Operation Rice Bowl: A Lenten Tradition
Week 2 – Mali
This week our Lenten pilgrimage takes us to the Western African country of Mali where Hamsatou Tangare runs a small business in the district of Douentza. She had been a tailor, but in a community where few people can afford to buy clothing, she found she was barely able to make enough to feed her children. With the help of a loan from a CRS-funded microfinance project, Hamsatou has started a business selling goods from the city, which has made her more financially secure.
Mali, which is about the size of Texas, is among the poorest countries in the world, with 64 percent of the population living below the poverty line. In recent years the country has been beset by natural disasters such as locust swarms and drought.
Pray - Sunday's Gospel invited us to join Peter, James and John as they look upon the face of Jesus and see it transformed into divine light. Here is the terror of a mountain top experience with God. In essence, the disciples get a glimpse of Jesus as he really is, a vision of the way that God sees his beloved son. This week, pray for a touch of the divine vision as you regard those in your circle of experience who are easily overlooked because of their poverty, their vulnerability, their disability or their difference. Seek to meet Christ in these faces and to experience the transforming devotion that God has for humanity. Does this change the quality of your day-to-day encounters? Does it affect the way you regard people a world away?
Fast - Solidarity is way of seeing with the eyes of Christ, who regarded people as beloved children of God and thus his own brothers and sisters. Developing a relationship of global solidarity with people whom we may never meet requires its own practice, a combination of the spiritual and practical. To hone the muscles of solidarity this week, skip a meal and use the time reflecting upon the stories of people like Hamsatou Tangare of Mali. Prayerfully explore the places where your lives connect – in the way you pray, for example, or in economic decisions you make or in the foreign policy of the officials you've elected.
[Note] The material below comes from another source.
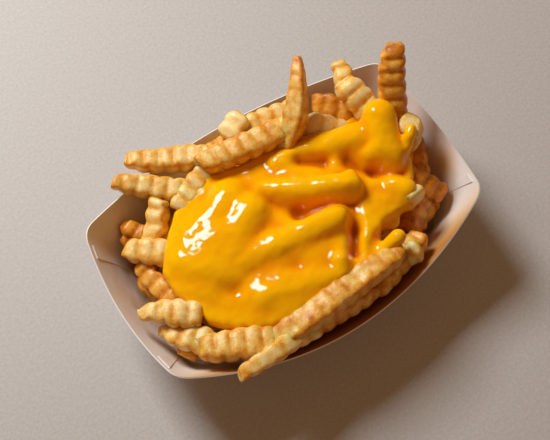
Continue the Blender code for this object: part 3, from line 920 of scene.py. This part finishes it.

Learn - In Hamsatou Tangare's microfinance group, solidarity has a very local face. She is among 30 women who received loans through CRS' Savings and Internal Lending Communities (ILC). Hamsatou used the small loan to set up a business selling food and household goods in her village. The women in the ILC work together to ensure that no one defaults on their loan, and their individual commitment to one another and the economic opportunity protects everyone.
Give - Microfinance programs provide a huge return on a pretty modest investment. Funded in part by contributions to CRS, these programs provides small, low-interest loans to people who would not otherwise have access to banks or other lending institutions. The loans can utterly transform the economic lives of people in poverty, especially women who often have far less social opportunity. Consider how often you run to the bank, use an ATM or pull out a credit or debit card. Drop 25 cents in your Rice Bowl this week for each time you benefit from the use of readily available cash and credit.